Pet-friendly options

If you just need a bit of traction, sand or grits (e.g. cherrystone grit) can provide it and they work at any temperature. However, they do not help melt the ice. And, if overused, sand can choke our storm sewers and waters with sediment and excessive phosphorus, which contributes to algae growth that depletes oxygen levels and kills fish. Poultry grit is sold at many hardware-type stores and it (or kitty litter) can also sometimes used for traction. While these products might be an OK alternative in small areas at residences, there isn’t a lot of research on the impacts of grits and kitty litter so the best advice is likely not to overuse them.

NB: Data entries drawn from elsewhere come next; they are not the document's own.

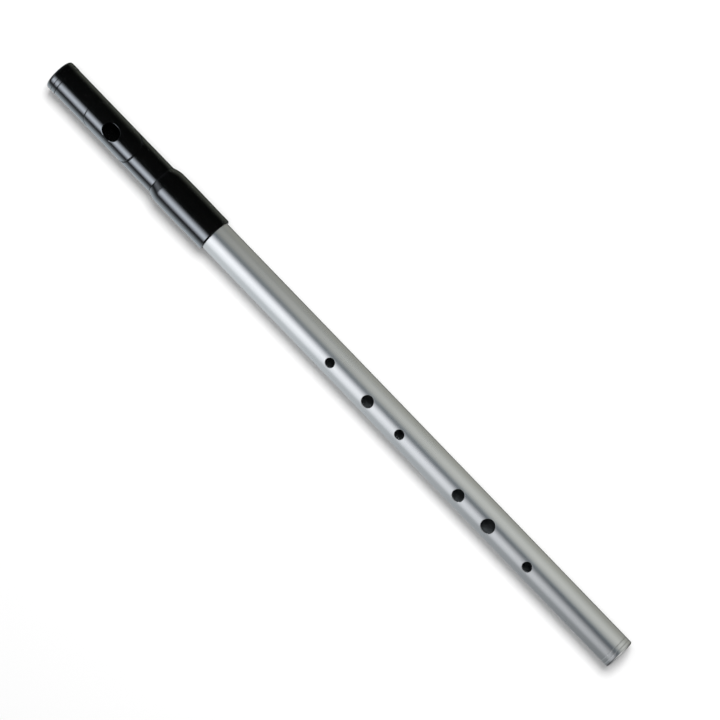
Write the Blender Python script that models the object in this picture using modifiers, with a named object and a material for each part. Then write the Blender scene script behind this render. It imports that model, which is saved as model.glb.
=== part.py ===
"""Keyless two-piece piccolo in D: a black polymer headjoint on an aluminium body tube.

The instrument lies along X, crown at -X and foot at +X, with the embouchure facing +Z.
The origin is under the middle of its length, on the plane that the socket sleeve touches.
Stations along the instrument are distances from the crown's end face.
"""

import math

import bpy
from mathutils import Euler, Vector

MM = 0.001

# Whole instrument
LENGTH = 307.0 * MM
SEGMENTS = 48  # sides of every large turned surface
SMALL_SEGMENTS = 24  # sides of the screw
HOLE_SEGMENTS = 32  # sides of a finger hole
LIP_SEGMENTS = 64  # sides of the lip area's blank and of its outline
FIT = 0.05 * MM  # gap between two pieces that are fixed together or turn in each other
JOINT_GAP = 0.08 * MM  # gap at the joints that show as a line
LEAD_IN = 0.2 * MM  # chamfer at the mouth of the socket and on the tenon
OVERRUN = 2 * MM  # how far a cutter or a blank reaches past what it shapes

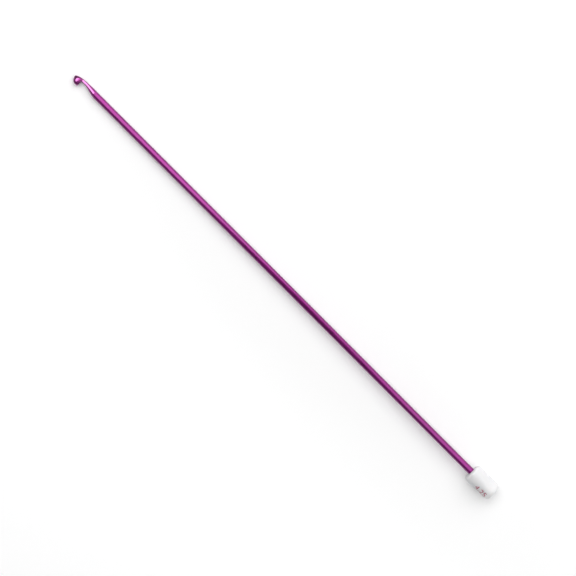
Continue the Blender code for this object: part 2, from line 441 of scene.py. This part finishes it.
    def make_ramp(self):
        """The ramp with its side flats, the flats' short run-out and the start of the shank."""
        rod = self.rod
        ramp_steps = 28
        for index in range(1, ramp_steps + 1):
            along = rod.neck_end_along + (rod.flat_end_along - rod.neck_end_along) * index / ramp_steps
            self.add_neck(along, self.ramp(along))
        runout_steps = 5
        for index in range(1, runout_steps + 1):
            t = index / runout_steps
            along = rod.flat_end_along + self.SIDE_STEP * t
            self.add_neck(along, self.ramp(along), flat=1 - ease(0.0, 1.0, t))
        shank_steps = 8
        start = rod.flat_end_along + self.SIDE_STEP
        for index in range(1, shank_steps + 1):
            along = start + (rod.ramp_end_along + self.SHANK_START - start) * index / shank_steps
            self.add_neck(along, self.ramp(along), flat=0.0)


def groove_spans(rod):
    """Where each ring groove of the tail starts and ends."""
    starts = [MOUTH_X + rod.groove_start + rod.groove_pitch * index for index in range(TAIL_GROOVES)]
    return [(start, start + rod.groove_width) for start in starts]


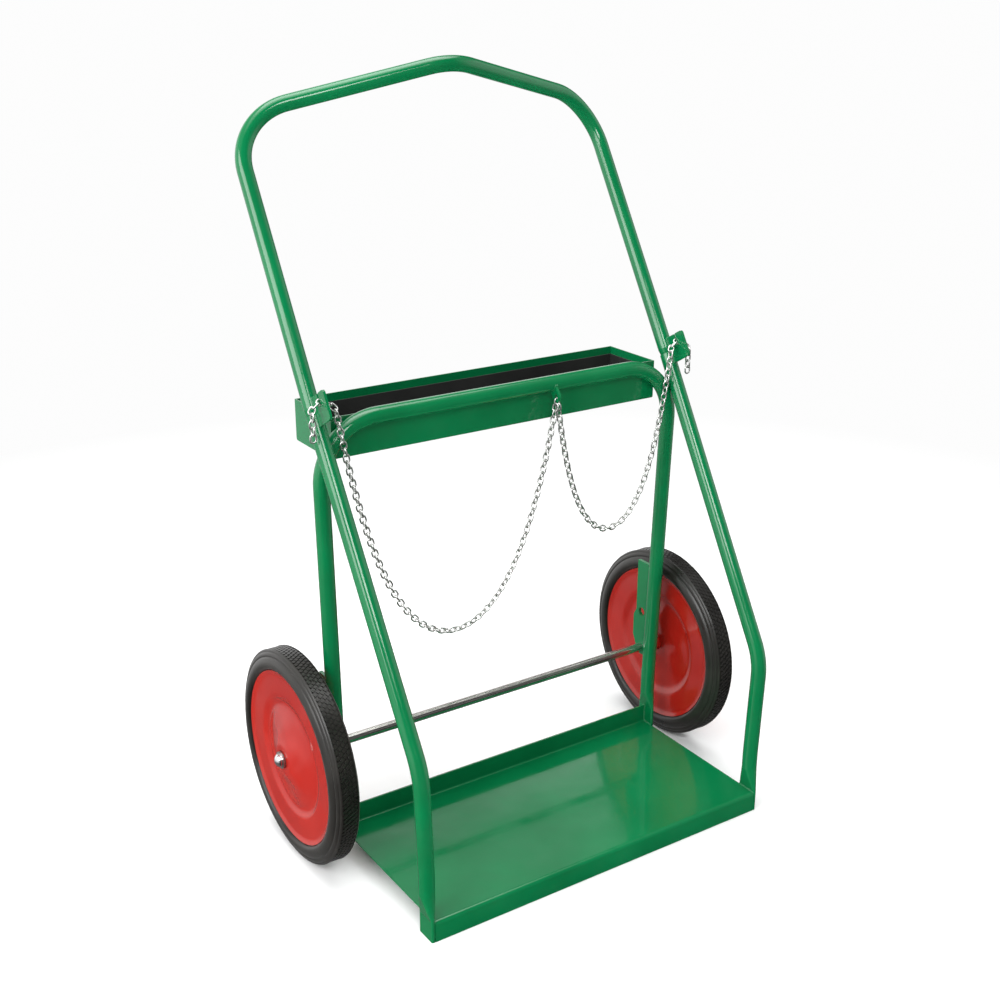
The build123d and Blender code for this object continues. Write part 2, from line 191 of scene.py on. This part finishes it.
def lay_floor():
    """A plain white floor that fades into the white sweep. Shiny parts mirror the room through it."""
    mesh = bpy.data.meshes.new("floor")
    corners = [(x * FLOOR_HALF, y * FLOOR_HALF, 0) for x, y in ((-1, -1), (1, -1), (1, 1), (-1, 1))]
    mesh.from_pydata(corners, [], [(0, 1, 2, 3)])
    floor = bpy.data.objects.new("floor", mesh)
    floor.visible_glossy = False
    bpy.context.scene.collection.objects.link(floor)
    pale = bpy.data.materials.new("pale_floor")
    pale.use_nodes = True
    paper = Nodes(pale.node_tree)
    place = paper.add("ShaderNodeTexCoord").outputs["Object"]
    reach = paper.add("ShaderNodeVectorMath", {0: place}, operation="LENGTH").outputs["Value"]
    fade = paper.add("ShaderNodeMapRange", {"Value": reach, "From Min": FADE_START, "From Max": FADE_END})
    matt = paper.add("ShaderNodeBsdfDiffuse", {"Color": (*PAPER, 1)}).outputs[0]
    glow = paper.add("ShaderNodeEmission", {"Color": (BACKDROP, BACKDROP, BACKDROP, 1)}).outputs[0]
    whole = paper.add("ShaderNodeMixShader", {0: fade.outputs[0], 1: matt, 2: glow}).outputs[0]
    paper.feed(pale.node_tree.nodes["Material Output"].inputs["Surface"], whole)
    mesh.materials.append(pale)


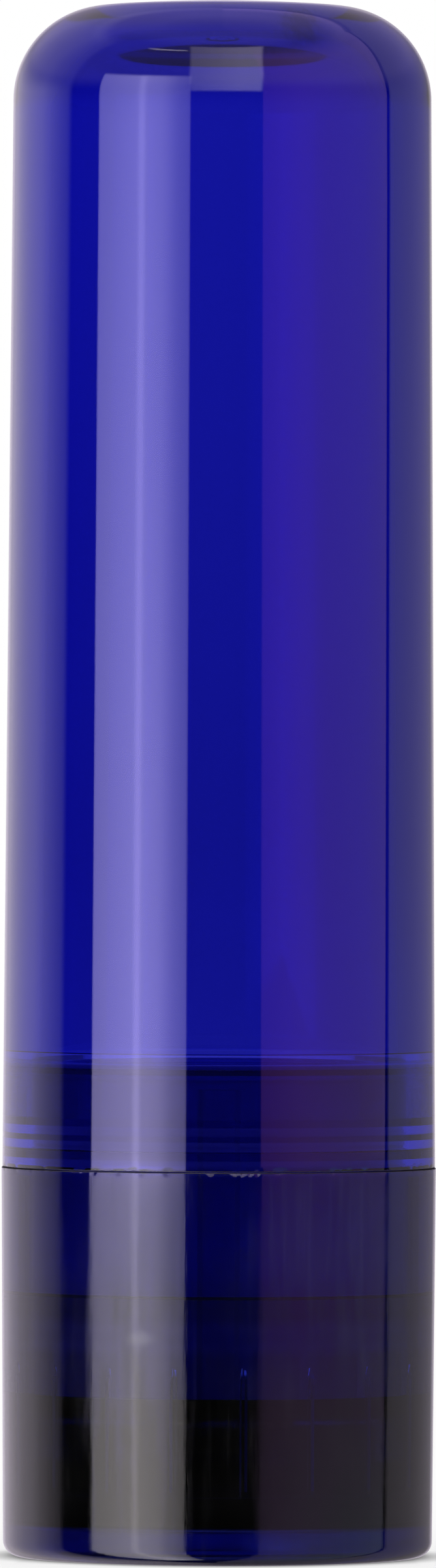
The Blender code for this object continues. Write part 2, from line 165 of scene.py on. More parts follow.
def grain(angle, height, radius, waves, seed):
    """Smooth noise between about -1 and 1 on a turned surface, with that many waves to the metre."""
    place = Vector((radius * math.sin(angle), radius * math.cos(angle), height)) * waves
    return noise.noise(place + Vector((seed, 0.0, 0.0))) * NOISE_GAIN


# Materials

WHITE = (1.0, 1.0, 1.0, 1.0)
# the dark of the joints, and of painted shade
DARK_JOINT_AND_SHADE = (0.002, 0.002, 0.012, 1.0)
# painted highlight: the blue of the rib faces in the base, which show as bright blue lines with painted shade
# beside them
PAINTED_GLINT_BLUE = (0.01, 0.01, 0.45, 1.0)
WAX_SHADE = (0.84, 0.80, 0.70, 1.0)
WAX_LIGHT = (0.92, 0.89, 0.82, 1.0)

# Waves to the metre of the patterns in the surfaces
RUB_WAVES = 2400.0
PATCH_WAVES = 260.0
RIPPLE_WAVES = 330.0
CLOUD_WAVES = 420.0
PORE_WAVES = 3200.0

RIPPLE_HEIGHT = 0.0012 * MM
PORE_DEPTH = 0.03 * MM
DENSITY_MARGIN = 1.25


class Nodes:
    """Short calls for building a node tree."""

    def __init__(self, tree):
        self.tree = tree
        tree.nodes.clear()

    def add(self, kind, inputs=None, **settings):
        node = self.tree.nodes.new(kind)
        for key, value in settings.items():
            setattr(node, key, value)
        for key, value in (inputs or {}).items():
            self.set(node.inputs[key], value)
        return node

    def set(self, socket, value):
        if isinstance(value, bpy.types.NodeSocket):
            self.tree.links.new(value, socket)
        else:
            socket.default_value = value

    def math(self, operation, a, b=0.0, c=0.0):
        return self.add("ShaderNodeMath", {0: a, 1: b, 2: c}, operation=operation).outputs[0]

    def vector(self, operation, a, b=(0.0, 0.0, 0.0)):
        return self.add("ShaderNodeVectorMath", {0: a, 1: b}, operation=operation).outputs

    def product(self, first, *others):
        for other in others:
            first = self.math("MULTIPLY", first, other)
        return first

    def total(self, first, *others):
        for other in others:
            first = self.math("ADD", first, other)
        return first

    def fade(self, value, low, high, bottom=0.0, top=1.0):
        """A smooth change from one number to another as the value goes from low to high."""
        inputs = {"Value": value, "From Min": low, "From Max": high, "To Min": bottom, "To Max": top}
        return self.add("ShaderNodeMapRange", inputs, interpolation_type="SMOOTHSTEP").outputs[0]

    def line(self, value, low, high, bottom=0.0, top=1.0):
        """A straight change from one number to another, held beyond both ends."""
        inputs = {"Value": value, "From Min": low, "From Max": high, "To Min": bottom, "To Max": top}
        return self.add("ShaderNodeMapRange", inputs).outputs[0]

    def noise(self, place, waves, detail, roughness=0.55):
        inputs = {"Vector": place, "Scale": waves, "Detail": detail, "Roughness": roughness}
        return self.add("ShaderNodeTexNoise", inputs).outputs[0]

    def radius_and_height(self, place):
        """How far a point of a piece is from the axis, and how high, both in metres."""
        x, y, height = self.add("ShaderNodeSeparateXYZ", {0: place}).outputs
        squares = self.total(self.product(x, x), self.product(y, y))
        return self.math("SQRT", squares), height

    def between(self, value, low, high):
        """1 from low to high and 0 outside."""
        return self.product(self.math("GREATER_THAN", value, low), self.math("LESS_THAN", value, high))

    def places(self, place, rings):
        """The greatest share among rings round the axis, each with its radii, its heights and its share."""
        radius, level = self.radius_and_height(place)
        result = 0.0
        for near, far, low, high, share in rings:
            inside = self.product(self.between(radius, near, far), self.between(level, low, high), share)
            result = self.math("MAXIMUM", inside, result)
        return result

    def upright(self, place, share):
        """The place with its height scaled down, which draws a pattern out upwards."""
        return self.add("ShaderNodeMapping", {"Vector": place, "Scale": (1.0, 1.0, share)}).outputs[0]

    def mark(self, place, middle, reach, ragged):
        """1 in the middle of a mark and 0 past its reach, with a ragged edge."""
        offset = self.vector("SUBTRACT", place, middle)[0]
        offset = self.vector("DIVIDE", offset, reach)[0]
        away = self.vector("LENGTH", offset)["Value"]
        away = self.math("ADD", away, self.math("MULTIPLY_ADD", ragged, 1.2, -0.6))
        return self.fade(away, 0.2, 1.0, 1.0, 0.0)

    def blend(self, factor, first, second):
        return self.add("ShaderNodeMix", {0: factor, 6: first, 7: second}, data_type="RGBA").outputs[2]

    def grey(self, value):
        return self.add("ShaderNodeCombineColor", {0: value, 1: value, 2: value}).outputs[0]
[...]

Also, if not swept up before shoveling again, it will end up in lawns, etc.

Since there is a dizzying number of deicers available with clever marketing, choosing the right product for the right conditions, can be a head-scratcher. The chart that accompanies this article might be helpful in identifying the best product for your situation. If this information is confusing to you, consider a certified “Smart Salting” applicator who has completed the Minnesota Pollution Control Agency’s training.

In short, there aren’t any deicing agents that pose no threat to pets or the environment—that’s why it’s all about prevention. While some deicers might be “safer” for pets or non-corrosive to concrete than others, they all carry risks or drawbacks and more research needs to be done. The best solution for your sidewalk, driveway or parking is to physically remove that snow and slush before it refreezes and becomes ice to minimize the need for chemicals and sand.